While the audit report accuses the BNB of neglecting its banking regulatory functions, it also highlights that the process of banking supervision was controlled solely by the deputy governor in charge of the banking supervision department, while the BNB board and the governor were not engaged in that process amidst inadequate coordination and reporting.
In June 2014, Tsvetan Gunev, the deputy governor in charge of the supervision of lenders and their loan books, was suspended amid a probe for failing to perform his duties after only a year in the post. Actually, his suspension, coupled with media reports, prompted Corpbank depositors to form long queues in front of branches in an attempt to withdraw their savings.
However, it is believed that Corpbank actually ran out of liquidity after several state-owned firms withdrew millions of euros in deposits. This cannot be verified with the data available, but a list that was published on the website of the Bulgarian Deposit Insurance Fund (BDIF) on November 3 confirms that almost all large state-controlled firms had Corpbank accounts, containing millions of levs, euros, and dollars, bearing a preferentially high interest rate. The list states only the maximum amount that has been available at each preferential Corpbank account with no time reference.
While speculation about an oligarch war that weakened significantly Bulgaria’s financial system are still circling, it is widely expected that none of the money lost will ever be recovered.
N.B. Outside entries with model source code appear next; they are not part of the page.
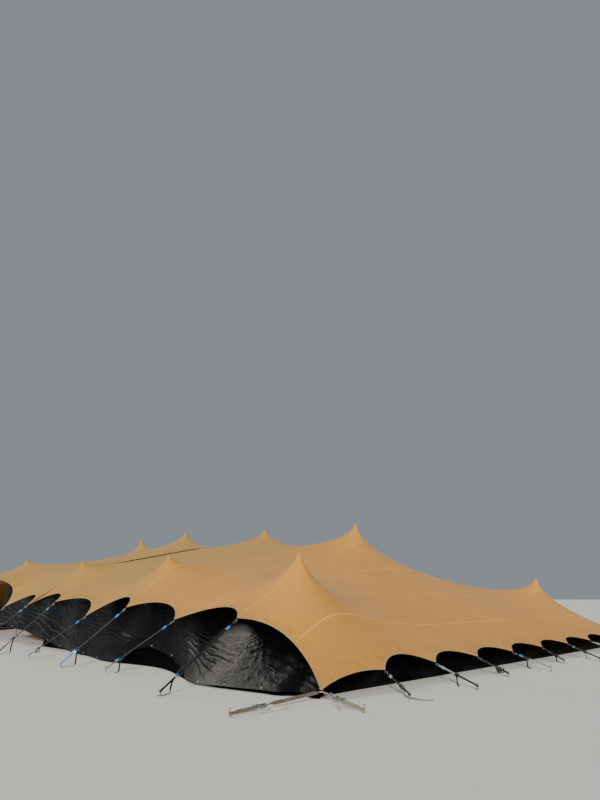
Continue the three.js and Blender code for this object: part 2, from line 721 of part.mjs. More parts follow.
function ratchetHandle(from, foot, ratchetAt) {
  const grip = onStake(foot, from, CORNER_GRIP_HEIGHT);
  const length = grip.distanceTo(from);
  const pivot = length * ratchetAt + 18 * 1.3;
  const inner = CORNER_STRAP_WIDTH / 2 + 7 + 5.5;
  const arm = (side) => {
    const shape = new THREE.Shape();
    shape.absarc(0, 0, 14, Math.PI / 2, (3 * Math.PI) / 2, false);
    shape.lineTo(HANDLE_LENGTH, HANDLE_RISE - 9);
    shape.lineTo(HANDLE_LENGTH, HANDLE_RISE + 9);
    shape.closePath();
    const hole = new THREE.Path();
    hole.absarc(0, 0, 6.6, 0, Math.PI * 2, true);
    shape.holes.push(hole);
    const geometry = new THREE.ExtrudeGeometry(shape, { depth: 4, bevelEnabled: false, curveSegments: 6 });
    geometry.rotateX(Math.PI / 2);
    geometry.translate(pivot, side > 0 ? inner + 4 : -inner, 0);
    return toSolid(geometry);
  };
  const bar = crossRod(pivot + HANDLE_LENGTH - 8, HANDLE_RISE, 9, 2 * inner + 4, 8);
  const web = new THREE.BoxGeometry(26, 2 * inner + 4, 3);
  web.translate(pivot + HANDLE_LENGTH - 30, 0, HANDLE_RISE);
  return {
    solid: alongLine(joinAll([arm(1), arm(-1), bar, toSolid(web)]), from, grip),
    pivot: from.clone().addScaledVector(grip.clone().sub(from).normalize(), pivot),
  };
}

// The near corner: its left strap carries the ring, the right one starts beside it.
const nearCorner = netPoint(0, 0);
const nearRing = cornerRing(nearCorner);
const leftFoot = vec(-1610, 30, 0);
const rightFoot = vec(-230, -970, 0);
const leftStart = nearRing.centre.clone().add(vec(-CORNER_RING_RADIUS, 0, 0));
const rightStart = besideRing(nearRing.centre, rightFoot);
const LEFT_RATCHET = 0.62;
const RIGHT_RATCHET = 0.3;
addPiece('corner_strap_left', toGeometry(cornerStrap(leftStart, leftFoot, LEFT_RATCHET).add(nearRing.solid)),
  materials.cornerStrap);
addPiece('corner_strap_right', toGeometry(cornerStrap(rightStart, rightFoot, RIGHT_RATCHET)),
  materials.cornerStrap);
const leftHandle = ratchetHandle(leftStart, leftFoot, LEFT_RATCHET);
const rightHandle = ratchetHandle(rightStart, rightFoot, RIGHT_RATCHET);
addPiece('ratchet_handle_left', toGeometry(leftHandle.solid), materials.handle);
addPiece('ratchet_handle_right', toGeometry(rightHandle.solid), materials.handle);

// The other three corners: ring and both straps in one piece.
const OTHER_CORNERS = [
  { name: 'corner_straps_right', u: WIDTH, v: 0, feet: [[1610, -30], [230, -970]] },
  { name: 'corner_straps_left_far', u: 0, v: LENGTH, feet: [[-1610, 30], [-230, 970]] },
  { name: 'corner_straps_back_far', u: WIDTH, v: LENGTH, feet: [[1610, 30], [230, 970]] },
];
for (const corner of OTHER_CORNERS) {
  const tip = netPoint(corner.u, corner.v);
  const ring = cornerRing(tip);
  const straps = corner.feet.map(([du, dv]) => {
    const foot = vec(corner.u + du, corner.v + dv, 0);
    const towards = foot.clone().sub(ring.centre).setZ(0).normalize();
    const start = ring.centre.clone().addScaledVector(towards, CORNER_RING_RADIUS);
    return plainStrap(start, foot, 0.5, CORNER_STRAP_WIDTH, 1.3);
  });
  addPiece(corner.name, toGeometry(joinAll([ring.solid, ...straps])), materials.cornerStrap);
}

// Poles: base plate, outer and inner tube, collar and dome cap, all one piece

function poleSolid(tip) {
  const top = tip - FABRIC - GAP;
  const middle = top * 0.55;
  const plate = new THREE.BoxGeometry(BASE_SIZE, BASE_SIZE, BASE_THICKNESS);
  plate.translate(0, 0, BASE_THICKNESS / 2);
  const rim = top - DOME_HEIGHT;
  const profile = [
    [0, BASE_THICKNESS - 2],
    [POLE_RADIUS, BASE_THICKNESS - 2],
    [POLE_RADIUS, middle],
    [POLE_RADIUS + 8, middle],
    [POLE_RADIUS + 8, middle + 60],
    [INNER_POLE_RADIUS, middle + 60],
    [INNER_POLE_RADIUS, rim - 45],
    [INNER_POLE_RADIUS + 8, rim - 45],
    [DOME_RADIUS - 5, rim - 14],
    [DOME_RADIUS, rim],
    [0, top],
  ];
  const lathe = new THREE.LatheGeometry(profile.map(([r, z]) => new THREE.Vector2(r, z)), POLE_SIDES);
  lathe.rotateX(Math.PI / 2);
  return toSolid(plate).add(toSolid(lathe));
}

function addPoles(rowName, row) {
  row.forEach((pole, index) => {
    const place = netPoint(pole.u, pole.v);
    const mesh = addPiece(`${rowName}_${index + 1}`, toGeometry(poleSolid(pole.tip)), materials.pole);
    mesh.position.set(place.x, place.y, 0);
  });
}

addPoles('pole_near', NEAR_ROW);
addPoles('pole_centre', CENTRE_ROW);
addPoles('pole_back', BACK_ROW);

// Walls: panels that hang from a line of the fabric to a foot line on the ground

// A smooth curve through (place, value) pairs.
function through(pairs, place) {
  const index = Math.max(pairs.findIndex(([p]) => p >= place), 1);
  const [p0, a] = pairs[index - 1];
  const [p1, b] = pairs[index];
  const t = THREE.MathUtils.clamp((place - p0) / (p1 - p0), 0, 1);
  return a + (b - a) * (t * t * (3 - 2 * t));
}

// Where the foot of the left wall lies, in u, at each v: it billows outwards near the corner.
const LEFT_FOOT = [
  [450, -60], [800, -300], [2300, -490], [5160, 230], [6860, 60], [8600, 300],
  [10520, 520], [14000, 420], [20000, 420], [22000, 200], [23550, 100],
];

// How high the hem of the wall is lifted off the ground beside the entrance, at each v.
const LEFT_HEM = [[12000, 240], [12600, 290], [13600, 390], [15700, 480], [16000, 490]];

// A wall panel: "tops" are the points that it hangs from and "feet" the points of its hem,
// "inward" the horizontal direction of its inner face and "billow" how far its middle stands out.
function wallPanel(tops, feet, inward, billow) {
  const outer = [];
  tops.forEach((top, index) => {
    const foot = feet[index];
    for (const row of range(WALL_ROWS + 1)) {
      const t = row / WALL_ROWS;
      const p = mix(top, foot, t);
      p.addScaledVector(inward, -billow * Math.sin(Math.PI * t) * (top.z / 1500));
      outer.push(p);
    }
  });
  const inner = outer.map((p) => p.clone().addScaledVector(inward, WALL_THICKNESS));
  const rows = WALL_ROWS + 1;
  const count = outer.length;
  const face = [];
  for (const i of range(tops.length - 1)) {
    for (const row of range(WALL_ROWS)) {
      const a = i * rows + row;
      face.push([a, a + 1, a + rows + 1], [a, a + rows + 1, a + rows]);
    }
  }
  const sides = new Map();
  for (const [a, b, c] of face) {
    for (const [from, to] of [[a, b], [b, c], [c, a]]) {
      if (sides.has(`${to} ${from}`)) sides.delete(`${to} ${from}`);
      else sides.set(`${from} ${to}`, [from, to]);
    }
  }
  const back = face.map(([a, b, c]) => [a + count, c + count, b + count]);
  const rim = [...sides.values()].flatMap(([a, b]) => [[a, a + count, b], [b, a + count, b + count]]);
  const geometry = pointMesh([...outer, ...inner], [...face, ...back, ...rim]);
  return geometry;
}

// Faces out or in depends on which way the points run, so the solid's volume decides it.
function turnedOut(geometry) {
  const position = geometry.attributes.position;
  const index = geometry.index.array;
  const p = [vec(0, 0, 0), vec(0, 0, 0), vec(0, 0, 0)];
  let volume = 0;
  for (let k = 0; k < index.length; k += 3) {
    p.forEach((corner, n) => corner.fromBufferAttribute(position, index[k + n]));
    volume += p[0].dot(p[1].clone().cross(p[2]));
  }
  if (volume < 0) {
    for (let k = 0; k < index.length; k += 3) [index[k + 1], index[k + 2]] = [index[k + 2], index[k + 1]];
    geometry.computeVertexNormals();
  }
  return geometry;
}

const WALL_DROP = FABRIC + 0.6;
const WALL_START = 60;
const SIDE_FOOT = 250;

// The points of the fabric's wall line between two places, in order, pulled in a little at each end.
function wallTops(points, pullStart, pullEnd) {
  const last = points.length - 1;
  const first = points[0].clone().addScaledVector(points[1].clone().sub(points[0]).normalize(), pullStart);
  const end = points[last].clone()
    .addScaledVector(points[last - 1].clone().sub(points[last]).normalize(), pullEnd);
  return [first, ...points.slice(1, -1), end].map((p) => p.setZ(p.z - WALL_DROP));
}

// A stretch of wall along a long side, from one v to another.
function longWall(name, u, vLow, vHigh, footOf, inward, hemOf = () => 0) {
  const places = wallV.filter((v) => v >= vLow && v <= vHigh);
  const tops = wallTops(places.map((v) => netPoint(u, v)), 2, 2);
  const feet = places.map((v, index) => vec(footOf(v), tops[index].y, hemOf(v)));
  addPiece(name, turnedOut(wallPanel(tops, feet, inward, WALL_BILLOW)), materials.wall);
}

const ENTRANCE_START = 16000;
const ENTRANCE_END = 20000;
const leftFootOf = (v) => through(LEFT_FOOT, v);
const leftHemOf = (v) => through(LEFT_HEM, v);
const backFootOf = () => WIDTH - SIDE_FOOT;
longWall('wall_left_1', WALL_LINE, WALL_LINE, 6000, leftFootOf, vec(1, 0, 0));
longWall('wall_left_2', WALL_LINE, 6000, CANOPY_LENGTH, leftFootOf, vec(1, 0, 0));
longWall('wall_left_3', WALL_LINE, CANOPY_LENGTH, ENTRANCE_START, leftFootOf, vec(1, 0, 0), leftHemOf);
longWall('wall_left_4', WALL_LINE, ENTRANCE_END, LENGTH - WALL_LINE, leftFootOf, vec(1, 0, 0));
longWall('wall_back_1', WIDTH - WALL_LINE, WALL_LINE, CANOPY_LENGTH, backFootOf, vec(-1, 0, 0));
longWall('wall_back_2', WIDTH - WALL_LINE, CANOPY_LENGTH, LENGTH - WALL_LINE, backFootOf, vec(-1, 0, 0));

// The walls along the short sides, one at each end of the tent.
function shortWall(name, v, footV, inward) {
  const tops = wallTops(wallU.map((u) => netPoint(u, v)), WALL_START, WALL_START);
  const feet = tops.map((p) => vec(p.x, footV, 0));
  addPiece(name, turnedOut(wallPanel(tops, feet, inward, WALL_BILLOW)), materials.wall);
}

shortWall('wall_right', WALL_LINE, SIDE_FOOT, vec(0, 1, 0));
shortWall('wall_end', LENGTH - WALL_LINE, LENGTH - SIDE_FOOT, vec(0, -1, 0));

export default tent;
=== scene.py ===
import json
import math

import bmesh
import bpy
import numpy as np
from bpy.props import FloatProperty, FloatVectorProperty, PointerProperty
from bpy.types import Operator, Panel, PropertyGroup
from mathutils import Matrix, Vector

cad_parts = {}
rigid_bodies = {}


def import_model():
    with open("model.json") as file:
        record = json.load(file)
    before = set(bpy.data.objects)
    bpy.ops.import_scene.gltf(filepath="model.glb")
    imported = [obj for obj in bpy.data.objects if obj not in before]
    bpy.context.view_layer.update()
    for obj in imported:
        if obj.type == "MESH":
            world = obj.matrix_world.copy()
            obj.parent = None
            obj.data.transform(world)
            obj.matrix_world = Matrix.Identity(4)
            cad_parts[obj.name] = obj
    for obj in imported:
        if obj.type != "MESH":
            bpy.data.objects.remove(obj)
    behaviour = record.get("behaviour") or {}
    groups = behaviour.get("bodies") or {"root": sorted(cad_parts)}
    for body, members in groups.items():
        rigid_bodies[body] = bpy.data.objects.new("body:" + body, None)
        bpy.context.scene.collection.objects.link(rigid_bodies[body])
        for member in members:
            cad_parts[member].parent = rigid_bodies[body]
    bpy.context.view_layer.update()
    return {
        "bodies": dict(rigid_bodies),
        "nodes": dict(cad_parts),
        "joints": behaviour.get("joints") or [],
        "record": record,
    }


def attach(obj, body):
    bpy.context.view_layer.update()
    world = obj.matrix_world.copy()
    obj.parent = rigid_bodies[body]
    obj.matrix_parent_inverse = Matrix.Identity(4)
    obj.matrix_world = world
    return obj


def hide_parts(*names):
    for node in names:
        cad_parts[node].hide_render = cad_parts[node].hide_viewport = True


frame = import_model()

bl_info = {
    "name": "Stretch tent",
    "version": (1, 0, 0),
    "blender": (4, 5, 0),
    "location": "3D View > Sidebar > Tent",
    "description": "Builds the fabric, hems, walls, poles, straps and stakes of a stretch tent",
    "category": "Add Mesh",
}

# ---- the tent's plan, in metres: u runs across it and v along it, both from the near corner ----

WIDTH = 15.0
LENGTH = 24.0
JOINT = 12.0
# Tie points: how far apart, how many on a side, and how high above the ground.
LONG_STEP, SHORT_STEP = 2.0, 1.5
LONG_TIES, SHORT_TIES = 11, 9
LEFT_TIES = [1.06, 0.98, 1.18, 0.96, 1.27, 1.17, 1.09, 2.0, 2.0, 1.10, 1.05]
BACK_TIE = 0.30
SIDE_TIE = 0.29
CORNER = 0.144
# Each pole: u, v, height of its tip, reach of the raised tension.
NEAR_ROW = [(1.5, v, tip, 3.0) for v, tip in ((2.0, 2.24), (6.87, 2.41), (12.0, 2.46), (17.05, 2.71),
                                              (22.0, 2.3))]
CENTRE_ROW = [(u, v, tip, 4.0) for u, v, tip in ((7.5, 5.54, 3.59), (7.5, 10.0, 3.76), (7.0, 14.65, 3.94),
                                                 (7.0, 18.36, 3.88))]
BACK_ROW = [(13.175, v, tip, 2.5) for v, tip in ((2.41, 1.965), (5.83, 2.014), (12.0, 2.1), (17.05, 2.1),
                                                 (22.0, 2.0))]
POLES = NEAR_ROW + CENTRE_ROW + BACK_ROW
TIES = ([(0.0, LONG_STEP * (k + 1), z) for k, z in enumerate(LEFT_TIES)]
        + [(WIDTH, LONG_STEP * (k + 1), BACK_TIE) for k in range(LONG_TIES)]
        + [(SHORT_STEP * (k + 1), v, SIDE_TIE) for k in range(SHORT_TIES) for v in (0.0, LENGTH)])
CORNERS = [(u, v, CORNER) for u in (0.0, WIDTH) for v in (0.0, LENGTH)]
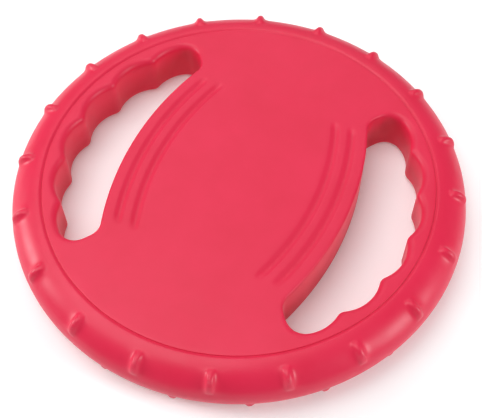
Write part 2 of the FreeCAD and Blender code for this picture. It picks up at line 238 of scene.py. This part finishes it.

An audit made by Deloitte, Ernst & Young and AFA recognised 63% of Corpbank's €3.4bn assets as impaired last October and the BDIF has already paid out some €1.9bn to guaranteed depositors.
This, coupled with the €600mn state support to FIBank, inflated Bulgaria’s budget gap to 5.8% of GDP last year. Thus the country, which has long been praised for its macroeconomic stability, racked up the fourth largest deficit in the EU after Cyprus (8.9%), Portugal (7.2%) and Spain (5.9%). Moreover, Bulgaria’s government debt/GDP ratio soared to 28.3% at end-June, recording the biggest annual jump of 8.1 percentage points in the 28-nation bloc.
Claiming that this was a one-off event and discarding the possibility of another fiscal slippage, the government led by populist centre-right GERB raised its 2015 budget deficit target by 0.4pp to 3.3% to accommodate for extra expenditures, but vowed to cut it to 2% next year.